El otoño. Esa estación tan especial. Los árboles desnudos, las hojas caídas, la luz melancólica...Unas zapatillas, algo de abrigo y tus piernas, tu corazón y tus pulmones..
Si no habéis tenido la ocasión de leer en la edición en papel de Ideal mi artículo de hoy, aquí lo reproduzco.
CORRER EN OTOÑO
Si
hay una estación en la que me guste correr, ésa es el otoño. Disfruto corriendo
todo año -y ya lo hacía con regularidad mucho antes de que se pusiera tan de
moda- pero en otoño correr es distinto.
Es posible que sea la luz especial
del cielo o el amarillo marchito de las hojas de los árboles, aunque estoy casi
seguro que lo que realmente hace del otoño una época especial para correr -y
para vivir- es la dulce melancolía de sus días. Todo ese lento despliegue de
colores y olores que se pueden sentir a cada paso.
Si recorres un camino, lo encuentras
alfombrado de pobladas y apretadas hojas, hasta el punto de no dejar ver ni un
palmo de tierra; y si atraviesas un pequeño puente y observas el manso fluir
del riachuelo que hay debajo, escuchas el sordo rumor del agua y eso hace que
te sientas integrado y desintegrado al mismo tiempo en esa naturaleza tan
incipiente a primera vista.
Es el mismo riachuelo que has visto
en verano y en primavera, incluso en invierno, pero al mismo tiempo es otro.
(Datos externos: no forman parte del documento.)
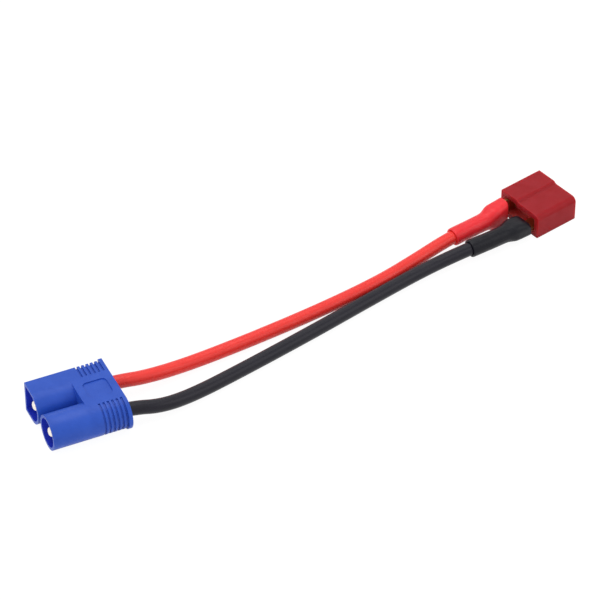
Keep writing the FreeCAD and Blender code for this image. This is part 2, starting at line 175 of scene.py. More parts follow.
@dataclass
class NodeBoard:
    """A material's node tree with short ways to add and join nodes.

    Args:
        name: The material's name.
    """

    name: str
    material: bpy.types.Material = field(init=False)
    output: bpy.types.Node = field(init=False)
    shader: bpy.types.Node = field(init=False)
    place: bpy.types.NodeSocket = field(init=False)

    def __post_init__(self) -> None:
        """Starts the tree with a Principled shader and Object coordinates."""
        self.material = bpy.data.materials.new(self.name)
        self.material.use_nodes = True
        tree = self.material.node_tree
        tree.nodes.clear()
        self.output = tree.nodes.new("ShaderNodeOutputMaterial")
        self.shader = tree.nodes.new("ShaderNodeBsdfPrincipled")
        tree.links.new(self.shader.outputs["BSDF"], self.output.inputs["Surface"])
        self.place = tree.nodes.new("ShaderNodeTexCoord").outputs["Object"]

    def add(self, kind: str, **settings: object) -> bpy.types.Node:
        """Adds one node and sets its properties.

        Args:
            kind: The node's Blender type.
            settings: Properties to set on it.

        Returns:
            The new node.
        """
        node = self.material.node_tree.nodes.new(kind)
        for key, value in settings.items():
            setattr(node, key, value)
        return node

    def join(self, source: bpy.types.NodeSocket, target: bpy.types.NodeSocket) -> None:
        """Links one socket to another."""
        self.material.node_tree.links.new(source, target)

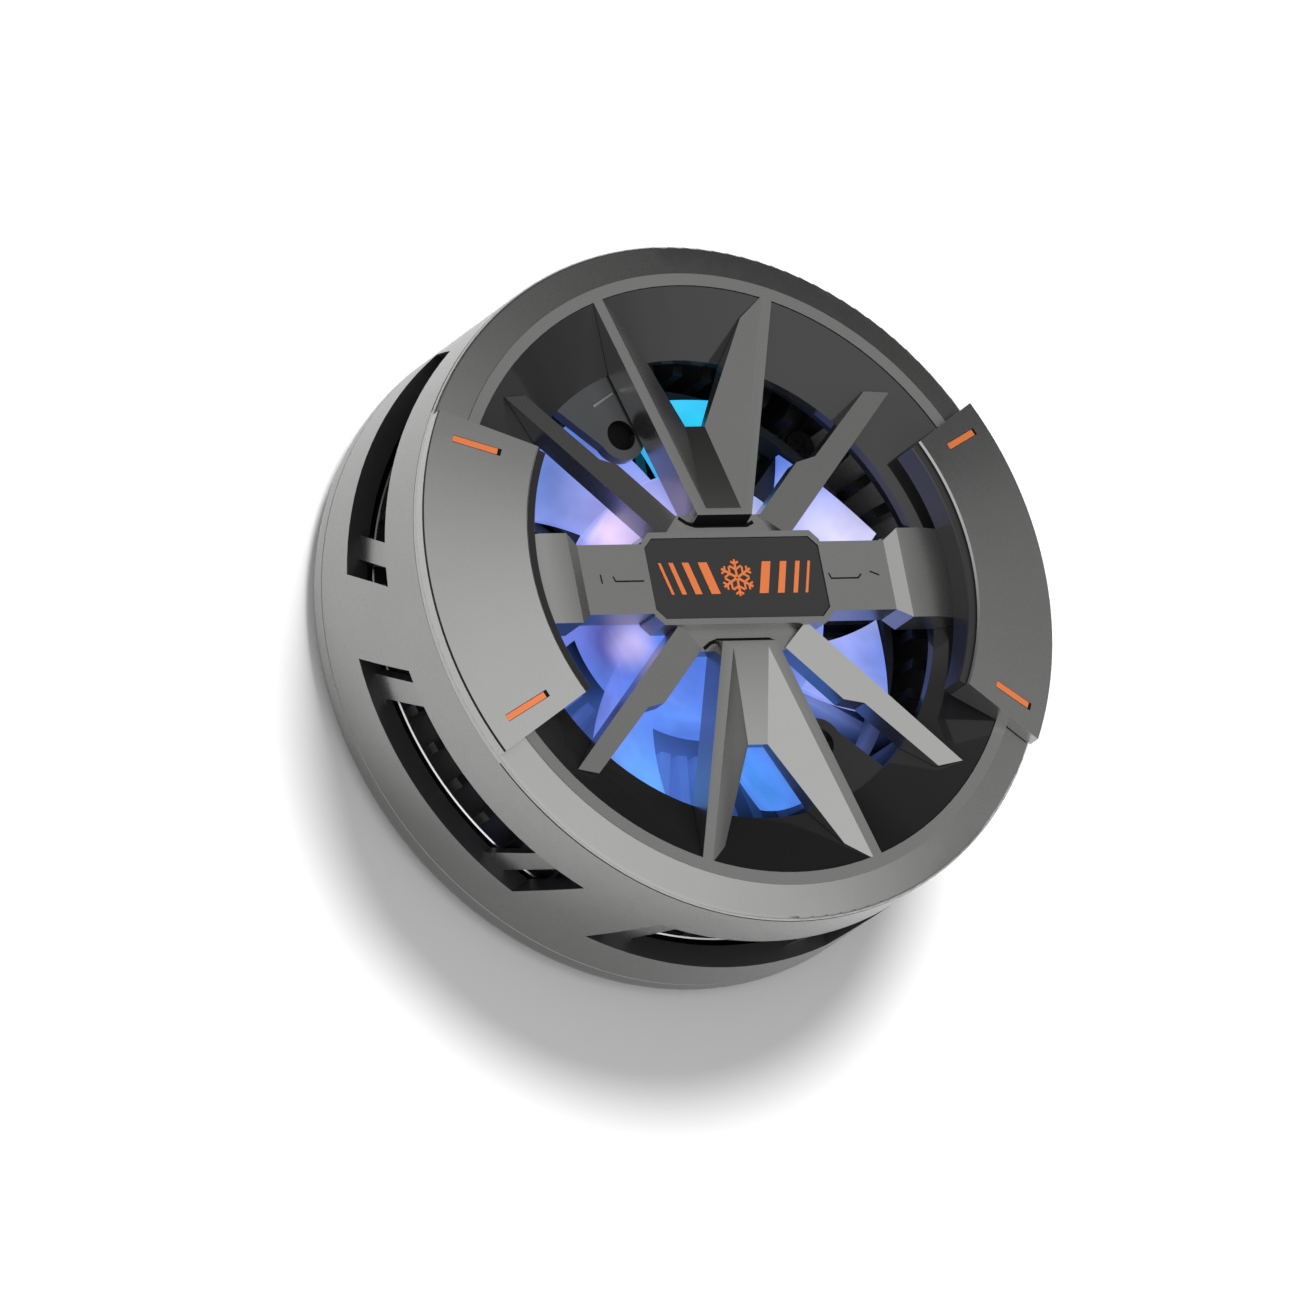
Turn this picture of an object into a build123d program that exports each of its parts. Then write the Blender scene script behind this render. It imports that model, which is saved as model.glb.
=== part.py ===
from build123d import *
from math import cos, degrees, hypot, radians, sin, sqrt
import os

os.makedirs("parts", exist_ok=True)

# Millimetres. The cooler rests on its back pad at z = 0, with its front towards +Z,
# the badge's long side along X and its centre on the Z axis.

# Drum
body_radius = 34.0
body_wall = 2.2
half_turn = 180
cut_overrun = 1.0
touch_gap = 0.05  # between pieces of the front that lie against each other
screw_gap = 0.05  # between a screw and its pilot hole
drop_in_gap = 0.2  # between a piece and the recess that it drops into
seam_chamfer = 0.1
soft_edge = 0.2  # chamfer on the faces that meet the phone

body_inner_radius = body_radius - body_wall

# Front cover: rim and bevel
bevel_width = 3.2
bevel_drop = 1.05
bevel_edge_radius = 0.45
rim_width = 1.2
rim_step = 0.2
cover_band_height = 0.55  # upright band under the bevel, down to the seam
spigot_wall = 0.8
spigot_depth = 1.0
spigot_gap = 0.1

rim_outer_radius = body_radius - bevel_width
rim_inner_radius = rim_outer_radius - rim_width
spigot_outer_radius = body_inner_radius - spigot_gap
spigot_inner_radius = spigot_outer_radius - spigot_wall

# Air guide: the funnel inside the rim
guide_width = 6.45  # from the rim's inner edge to the throat
guide_drop = 3.1
guide_top_drop = 0.15
guide_lip = 1.0
guide_flange = 0.8
guide_outer_radius = rim_inner_radius - touch_gap
guide_inner_radius = guide_outer_radius - guide_width
guide_slope = (guide_drop - guide_top_drop) / guide_width
guide_flange_radius = spigot_inner_radius - spigot_gap

# Screw ears of the air guide
ear_angle = 116.0
ear_reach = 5.7  # from the throat to the hole's centre
ear_hole_radius = 1.5
ear_end_radius = 2.5
ear_root_half_width = 5.2
ear_thickness = 1.2
ear_skin = 0.3  # floor under the blind hole
ear_step = 0.2  # throat's edge down to the ear's face

ear_hole_place_radius = guide_inner_radius - ear_reach
ear_drop = guide_drop + ear_step

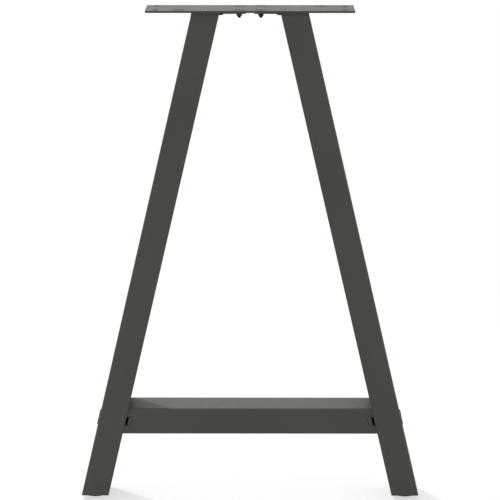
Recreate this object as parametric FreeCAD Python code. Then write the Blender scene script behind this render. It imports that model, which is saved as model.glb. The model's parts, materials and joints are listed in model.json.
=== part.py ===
import FreeCAD, Part
import math
import os

# Overall sizes in millimetres: X across the frame, Y front to back, Z up from the floor
HEIGHT = 728.0
BASE_WIDTH = 500.0
TOP_WIDTH = 168.8

# Top plate that goes against the table top
PLATE_LENGTH = 300.0
PLATE_OVERHANG = 3.0
PLATE_THICKNESS = 3.0
PLATE_CORNER_RADIUS = 2.0
FIXING_HOLE_INSET = 14.0
FIXING_HOLE_DIAMETER = 8.5
SLOT_LENGTH = 17.0
SLOT_WIDTH = 6.0
SIDE_SLOT_INSET = 48.0
ROW_INSET = 12.5

# Legs: sheet channels with the web outside and the open side facing the other leg
LEG_WIDTH = 39.0
LEG_DEPTH = 70.0
LEG_WALL = 2.0
BEND_RADIUS = 3.0

# Mounting plate on each leg, with a tongue that runs in under the top plate
MOUNT_THICKNESS = 3.5
MOUNT_OVERHANG = 6.1
MOUNT_CORNER_CUT = 4.0
TONGUE_GAP = 12.0
TONGUE_DEPTH = 38.0
TONGUE_SCREW_INSET = 9.5
LEG_SCREW_INSET = 18.4
LEG_SCREW_SIDE_INSET = 7.5

# Crossbar: a folded channel, open underneath, held between the legs
BAR_BOTTOM = 101.0
BAR_HEIGHT = 39.0
BAR_WALL = 2.0
BAR_SIDE_CLEARANCE = 0.5
BAR_END_CLEARANCE = 1.2
BAR_LIP = 20.0
BAR_BOLT_INSET = 11.5
BAR_BOLT_DROP = 2.0

# Stop beside each leg: a cut in the crossbar wall and a pressed boss next to it
STOP_CUT_WIDTH = 3.6
STOP_HEIGHT = 13.5
STOP_BOSS_WIDTH = 5.6
STOP_BOSS_RISE = 0.8
STOP_BOSS_RADIUS = 4.0

# Levelling feet
FOOT_INSET = 19.0
FOOT_PLATE_THICKNESS = 4.0
FOOT_PLATE_HOLE_CLEARANCE = 0.5
FOOT_PLATE_CORNER_CLEARANCE = 0.1
FOOT_NUT_FLATS = 13.0
FOOT_NUT_HEIGHT = 6.5
STUD_DIAMETER = 8.0
STUD_REACH = 20.5
STUD_CLEARANCE = 0.05
PAD_DIAMETER = 35.0
PAD_HEIGHT = 5.5
PAD_GAP = 1.5
PAD_EDGE_RADIUS = 1.2
PAD_SOCKET_DEPTH = 3.5

# Countersunk screws and nuts in the top plate
SCREW_DIAMETER = 5.0
SCREW_HEAD_DIAMETER = 11.0
SCREW_TIP = 2.8
SCREW_SOCKET_FLATS = 3.0
SCREW_NUT_FLATS = 8.0
SCREW_NUT_HEIGHT = 4.7

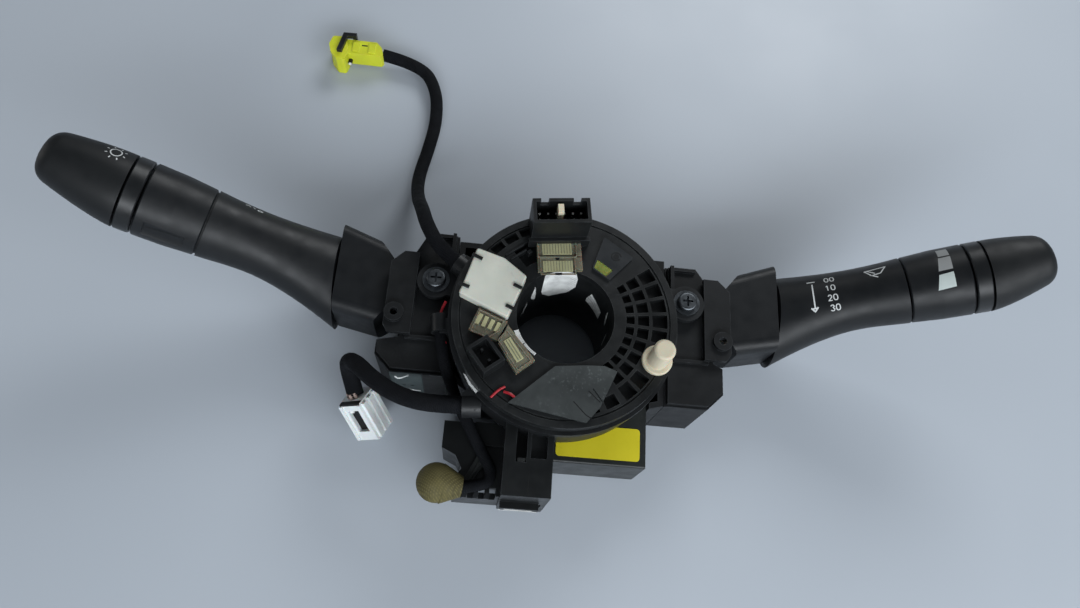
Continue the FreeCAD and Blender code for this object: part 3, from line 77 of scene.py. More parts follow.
SHORT_ROUTE = (
    (-0.0472, -0.003, 0.0404), (-0.0458, -0.0125, 0.0402), (-0.0418, -0.0225, 0.038),
    (-0.0376, -0.0315, 0.0362), (-0.0315, -0.041, 0.0355), (-0.026, -0.050, 0.034),
    (-0.0217, -0.0565, 0.0329), (-0.025, -0.0616, 0.0327), (-0.035, -0.0624, 0.033),
)


def lead(name, route, radius, node):
    curve = bpy.data.curves.new(name, "CURVE")
    curve.dimensions = "3D"
    curve.resolution_u = 16
    curve.bevel_depth = 1.0  # times each point's own radius
    curve.bevel_resolution = 6
    curve.use_fill_caps = True
    spline = curve.splines.new("NURBS")
    spline.points.add(len(route) - 1)
    for point, place in zip(spline.points, route):
        point.co = (*place, 1)
        point.radius = radius
    spline.order_u = 3
    spline.use_endpoint_u = True
    obj = bpy.data.objects.new(name, curve)
    scene.collection.objects.link(obj)
    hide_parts(node)
    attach(obj, "base")
    return obj


airbag_lead = lead("airbag_sleeve", AIRBAG_ROUTE, AIRBAG_LEAD_R,
                   "airbag_lead")
switch_lead = lead("switch_sleeve", SWITCH_ROUTE, SWITCH_LEAD_R,
                   "switch_lead")
short_lead = lead("short_sleeve", SHORT_ROUTE, SHORT_LEAD_R,
                  "short_lead")


# Materials
class Shader:
    """A material's nodes: mottled colour, grain, dust and worn edges."""

    def __init__(self, name):
        self.material = bpy.data.materials.new(name)
        self.material.use_nodes = True
        self.nodes = self.material.node_tree.nodes
        self.links = self.material.node_tree.links
        self.surface = self.nodes["Principled BSDF"]
        self.place = self.nodes.new("ShaderNodeTexCoord").outputs["Object"]

    def add(self, kind, **settings):
        node = self.nodes.new(kind)
        for key, value in settings.items():
            setattr(node, key, value)
        return node

    def join(self, source, target):
        self.links.new(source, target)

    def noise(self, size, detail=3.0, stretch=None):
        """Noise whose blotches are about size metres across."""
        place = self.place
        if stretch:
            mapping = self.add("ShaderNodeMapping")
            mapping.inputs["Scale"].default_value = stretch
            self.join(place, mapping.inputs["Vector"])
            place = mapping.outputs["Vector"]
        node = self.add("ShaderNodeTexNoise")
        node.inputs["Scale"].default_value = 1.0 / size
        node.inputs["Detail"].default_value = detail
        self.join(place, node.inputs["Vector"])
        return node.outputs["Fac"]

    def span(self, value, low, high, to_low, to_high):
        node = self.add("ShaderNodeMapRange")
        for key, number in zip(("From Min", "From Max", "To Min", "To Max"), (low, high, to_low, to_high)):
            node.inputs[key].default_value = number
        self.join(value, node.inputs["Value"])
        return node.outputs["Result"]

    def times(self, a, b):
        node = self.add("ShaderNodeMath", operation="MULTIPLY")
        self.join(a, node.inputs[0])
        self.join(b, node.inputs[1])
        return node.outputs[0]

    def mix(self, share, a, b):
        """Colour a where share is 0, b where it is 1. Each is a colour or a socket."""
        node = self.add("ShaderNodeMix", data_type="RGBA")
        self.join(share, node.inputs["Factor"])
        for value, socket in ((a, node.inputs[6]), (b, node.inputs[7])):
            if isinstance(value, tuple):
                socket.default_value = (*value, 1)
            else:
                self.join(value, socket)
        return node.outputs[2]

    def edges(self, radius):
        """1 on edges, 0 on faces."""
        bevel = self.add("ShaderNodeBevel", samples=4)
        bevel.inputs["Radius"].default_value = radius
        real = self.add("ShaderNodeNewGeometry")
        dot = self.add("ShaderNodeVectorMath", operation="DOT_PRODUCT")
        self.join(bevel.outputs["Normal"], dot.inputs[0])
        self.join(real.outputs["Normal"], dot.inputs[1])
        return self.span(dot.outputs["Value"], 0.99, 0.8, 0, 1)

    def bumps(self, *heights):
        """Bump from pairs of a height and how deep it is, in metres."""
        normal = None
        for height, depth in heights:
            bump = self.add("ShaderNodeBump")
            bump.inputs["Strength"].default_value = 1
            bump.inputs["Distance"].default_value = depth
            self.join(height, bump.inputs["Height"])
            if normal:
                self.join(normal, bump.inputs["Normal"])
            normal = bump.outputs["Normal"]
        self.join(normal, self.surface.inputs["Normal"])


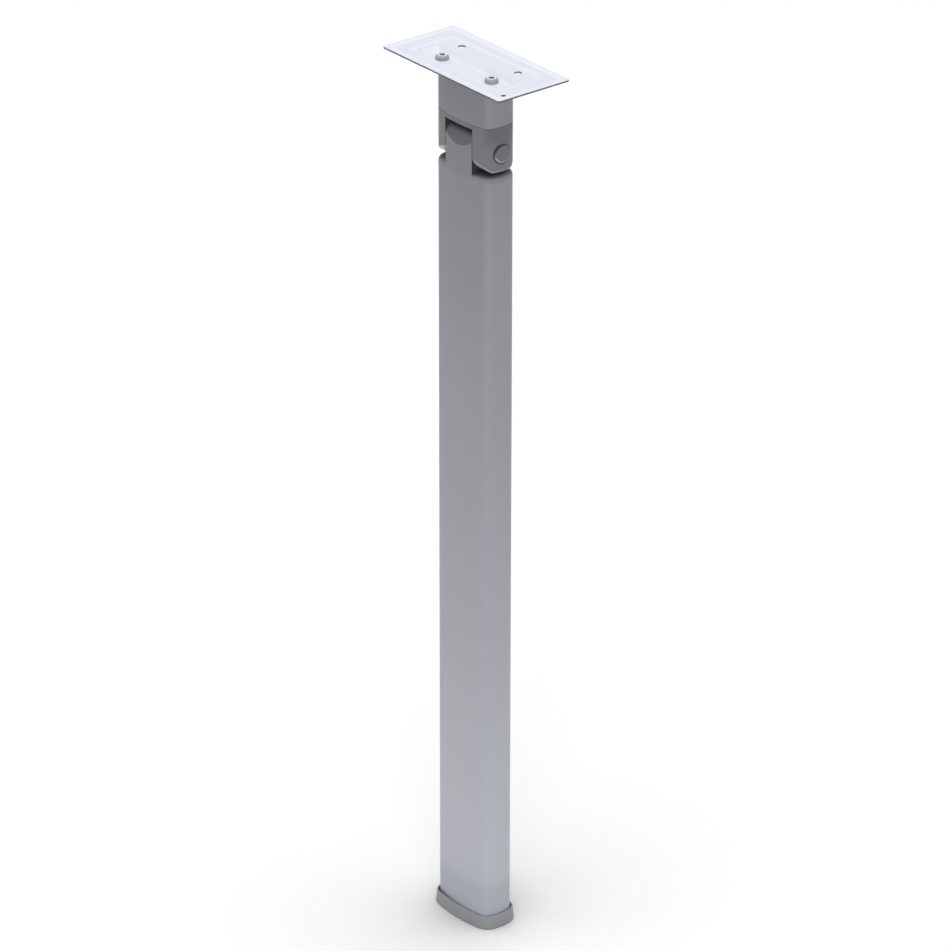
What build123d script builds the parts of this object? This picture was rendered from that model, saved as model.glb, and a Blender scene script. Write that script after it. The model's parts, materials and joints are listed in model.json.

Y
es entonces cuando te dejas llevar por tus pasos y te ilusiona pensar que a la
vuelta volverás a presenciar de nuevo el espectáculo del rumor del agua bajo
tus pies. En esas circunstancias tan excepcionales, ni encarar las cuestas se
convierte en suplicio alguno.
Y si te adentras en terreno de la
Vega, en algún lugar entre los términos municipales de Pinos Puente y Fuente
Vaqueros, que no ha sufrido los atroces atentados de la urbanización, el placer
para la vista es inigualable cuando presencias en lontananza las desnudas
alamedas bajo ese color otoñal tan peculiar. Transitas por caminos de tierra
cubiertos de hojas secas y húmedas y el silencio es tan sólo interrumpido por
el crepitar de las mismas al ser aplastadas por los pies. A todo este
espectáculo para los sentidos se suele sumar el humilde y emocionante olor a
leña quemada de los cortijos, tan propio de esta época. Pocas cosas son tan
hermosas si lo que te gusta es correr o, tal vez, dar largas caminatas por ese
entorno.
En otras ocasiones, por lugares
menos yermos, lo que contemplas es lo
que ya te sabes de memoria: el breve cerro, rocoso y pelado, que cambia de
aspecto cuatro veces al año, dependiendo de la estación. Sin embargo, en otoño
no sólo cambia sino que sus tonos
grisáceos lo convierten en otro distinto. Alojas la vista en él y te cuesta
reconocerlo.
Como cuesta reconocer la vereda del
río que estás acostumbrado a ver todo el año. Ésta ahora es más íntima, y eso
es porque en otoño todo es más transido y
efímero. Nada rebosa vida como sí lo hace en primavera, pero al mismo
tiempo hay mucha vida en toda la naturaleza que vas contemplando; una vida casi
decadente, a punto de extinguirse, pero que contiene esa vitalidad de la que
carecen los cuerpos cuando van a marchitarse. Todo muy extraño.
Y si hay un momento aún más extraño,
ése es el del ocaso. El negro manto de la noche no llega de golpe como en el
invierno, porque en otoño en el horizonte las nubes dibujan un color anaranjado
como si aún tuvieran nostalgia del verano. Y cuando cae la noche, en ocasiones,
ésta es oscura y en otras la brillante luna le confiere una luz casi
primaveral.
Todas esas cosas tan dispares tan
sólo es posible contemplarlas en otoño. Mientras corres.